Krieg und Frieden verlangt etwas, das heute rar ist: Geduld. Nicht im Sinne von „Durchhalten“, sondern im Sinne von Einlassen. Man muss es lesen wie man einen Weg geht – langsam, tastend, ohne zu wissen, wann das Ziel kommt.
Wer das tut, wird belohnt. Nicht mit Plot-Twists oder schillernden Monologen. Sondern mit einem leisen Staunen darüber, wie ein Buch es schafft, eine ganze Welt heraufzubeschwören – ohne Pathos, ohne Pose.
Ja, es gibt auch Verfilmungen. Großes Kino, durchaus. Aber die eigentliche Kamera ist Tolstois Sprache. Sie zoomt nicht, sie verweilt.
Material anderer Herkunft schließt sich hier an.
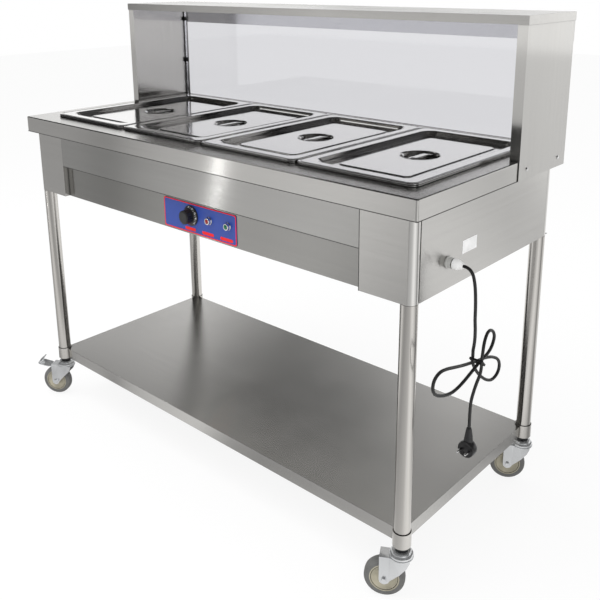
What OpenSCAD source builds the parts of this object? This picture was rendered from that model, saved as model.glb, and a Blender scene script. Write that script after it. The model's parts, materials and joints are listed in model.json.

Sie dramatisiert nicht, sie enthüllt.
Tipp
Man sollte dieses Buch lesen – nicht als Denkmal der Weltliteratur, sondern als Erinnerung daran, wie dünn die Schicht ist, die wir Zivilisation nennen. Tolstoi zeigt uns Menschen, die im falschen Moment das Falsche glauben, sagen, tun – aus Angst, aus Überzeugung, aus Trägheit. Was gestern war, ist unwiederbringlich vorbei. Aber das, woran es scheitert, wiederholt sich – oft nur etwas anders benannt, mit neuen Uniformen, neuen Ausreden.
Krieg und Frieden ist kein Plädoyer, kein moralisches Lehrstück. Es ist ein Gegenbild – leise, genau, durchlässig. Wer es liest, wird nicht belehrt, sondern erinnert: an das, was auf dem Spiel steht, wenn Geschichte wieder beginnt, sich als Schicksal auszugeben.
Autor Lev Tolstoi
Leo Tolstoi (1828–1910), russischer Adliger, Offizier, späterer Pazifist, Moralist, spiritueller Denker. Schuf mit Krieg und Frieden ein Werk, das weit über den Romanbegriff hinausgeht – ein Panorama, ein Gedankenraum, eine Zumutung im besten Sinne.